• [Data]
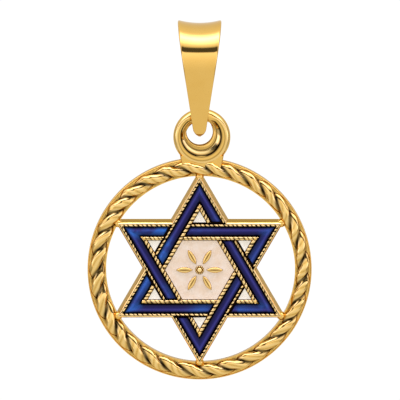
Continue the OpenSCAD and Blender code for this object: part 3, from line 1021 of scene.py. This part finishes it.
def worldLight():
    # a bright soft box overhead, one at each side, a pale room, and a dark gap in front of the
    # overhead box
    world = bpy.data.worlds.new("studio room")
    scene.world = world
    world.use_nodes = True
    tree = world.node_tree
    tree.nodes.clear()
    place = addNode(tree, "TexCoord")
    way = addNode(tree, "SeparateXYZ", {0: place.outputs["Generated"]})
    ahead = addNode(tree, "Math", {0: way.outputs["Y"], 1: -1.0}, operation="MULTIPLY")
    angle = addNode(tree, "Math", {0: way.outputs["Z"], 1: ahead.outputs[0]},
                    operation="ARCTAN2")
    turn = addNode(tree, "MapRange", {"Value": angle.outputs[0], "From Min": -math.pi,
                   "From Max": math.pi})
    aside = addNode(tree, "Math", {0: way.outputs["X"]}, operation="ABSOLUTE")
    overhead = studio["below"] + studio["softBox"] + studio["behind"]
    lit = addNode(tree, "ValToRGB", {"Fac": turn.outputs[0]}, stops=lightStops(overhead)).outputs[0]
    for levels, edge in ((studio["below"] + studio["room"] + studio["behind"], studio["boxSide"]),
                         (studio["sideBox"], studio["sideStart"])):
        light = addNode(tree, "ValToRGB", {"Fac": turn.outputs[0]}, stops=lightStops(levels))
        past = addNode(tree, "MapRange", {"Value": aside.outputs[0], "From Min": edge,
                       "From Max": edge + studio["soft"]})
        lit = addNode(tree, "Mix", {0: past.outputs[0], 6: lit, 7: light.outputs[0]},
                      data_type="RGBA").outputs[2]
    shade = addNode(tree, "ValToRGB", {"Fac": aside.outputs[0]},
                    stops=[(share, (level, level, level, 1)) for share, level in studio["sides"]])
    lit = addNode(tree, "Mix", {0: 1.0, 6: lit, 7: shade.outputs[0]}, data_type="RGBA",
                  blend_type="MULTIPLY").outputs[2]
    back = addNode(tree, "Background", {"Color": lit, "Strength": brightest})
    # the room only lights the piece; behind it the camera sees a plain white sheet
    sheet = addNode(tree, "Background", {"Color": (1, 1, 1, 1), "Strength": studio["sheet"]})
    ray = addNode(tree, "LightPath")
    seen = addNode(tree, "MixShader", {0: ray.outputs["Is Camera Ray"], 1: back.outputs[0],
                   2: sheet.outputs[0]})
    addNode(tree, "OutputWorld", {"Surface": seen.outputs[0]})


def addCamera():
    camera = bpy.data.cameras.new("camera")
    camera.sensor_width = studio["sensorMm"]
    camera.lens = camera.sensor_width * studio["distanceMm"] / studio["viewMm"]
    camera.clip_start, camera.clip_end = [limit * mm for limit in studio["clipMm"]]
    angle = math.radians(studio["elevation"])
    away = Vector((0, -math.cos(angle), math.sin(angle)))
    view = bpy.data.objects.new("camera", camera)
    view.location = Vector(studio["aim"]) * mm + away * studio["distanceMm"] * mm
    view.rotation_euler = (-away).to_track_quat("-Z", "Y").to_euler()
    scene.collection.objects.link(view)
    scene.camera = view


worldLight()
addCamera()
scene.view_settings.view_transform = "Standard"
print("studio made")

• [What this task involves] Print all of the data exactly as it was given.

• [Exercise response]
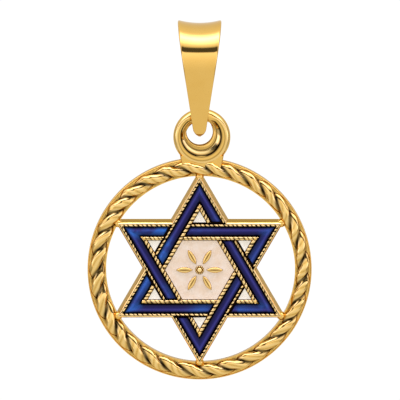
Continue the OpenSCAD and Blender code for this object: part 3, from line 1021 of scene.py. This part finishes it.
def worldLight():
    # a bright soft box overhead, one at each side, a pale room, and a dark gap in front of the
    # overhead box
    world = bpy.data.worlds.new("studio room")
    scene.world = world
    world.use_nodes = True
    tree = world.node_tree
    tree.nodes.clear()
    place = addNode(tree, "TexCoord")
    way = addNode(tree, "SeparateXYZ", {0: place.outputs["Generated"]})
    ahead = addNode(tree, "Math", {0: way.outputs["Y"], 1: -1.0}, operation="MULTIPLY")
    angle = addNode(tree, "Math", {0: way.outputs["Z"], 1: ahead.outputs[0]},
                    operation="ARCTAN2")
    turn = addNode(tree, "MapRange", {"Value": angle.outputs[0], "From Min": -math.pi,
                   "From Max": math.pi})
    aside = addNode(tree, "Math", {0: way.outputs["X"]}, operation="ABSOLUTE")
    overhead = studio["below"] + studio["softBox"] + studio["behind"]
    lit = addNode(tree, "ValToRGB", {"Fac": turn.outputs[0]}, stops=lightStops(overhead)).outputs[0]
    for levels, edge in ((studio["below"] + studio["room"] + studio["behind"], studio["boxSide"]),
                         (studio["sideBox"], studio["sideStart"])):
        light = addNode(tree, "ValToRGB", {"Fac": turn.outputs[0]}, stops=lightStops(levels))
        past = addNode(tree, "MapRange", {"Value": aside.outputs[0], "From Min": edge,
                       "From Max": edge + studio["soft"]})
        lit = addNode(tree, "Mix", {0: past.outputs[0], 6: lit, 7: light.outputs[0]},
                      data_type="RGBA").outputs[2]
    shade = addNode(tree, "ValToRGB", {"Fac": aside.outputs[0]},
                    stops=[(share, (level, level, level, 1)) for share, level in studio["sides"]])
    lit = addNode(tree, "Mix", {0: 1.0, 6: lit, 7: shade.outputs[0]}, data_type="RGBA",
                  blend_type="MULTIPLY").outputs[2]
    back = addNode(tree, "Background", {"Color": lit, "Strength": brightest})
    # the room only lights the piece; behind it the camera sees a plain white sheet
    sheet = addNode(tree, "Background", {"Color": (1, 1, 1, 1), "Strength": studio["sheet"]})
    ray = addNode(tree, "LightPath")
    seen = addNode(tree, "MixShader", {0: ray.outputs["Is Camera Ray"], 1: back.outputs[0],
                   2: sheet.outputs[0]})
    addNode(tree, "OutputWorld", {"Surface": seen.outputs[0]})


def addCamera():
    camera = bpy.data.cameras.new("camera")
    camera.sensor_width = studio["sensorMm"]
    camera.lens = camera.sensor_width * studio["distanceMm"] / studio["viewMm"]
    camera.clip_start, camera.clip_end = [limit * mm for limit in studio["clipMm"]]
    angle = math.radians(studio["elevation"])
    away = Vector((0, -math.cos(angle), math.sin(angle)))
    view = bpy.data.objects.new("camera", camera)
    view.location = Vector(studio["aim"]) * mm + away * studio["distanceMm"] * mm
    view.rotation_euler = (-away).to_track_quat("-Z", "Y").to_euler()
    scene.collection.objects.link(view)
    scene.camera = view


worldLight()
addCamera()
scene.view_settings.view_transform = "Standard"
print("studio made")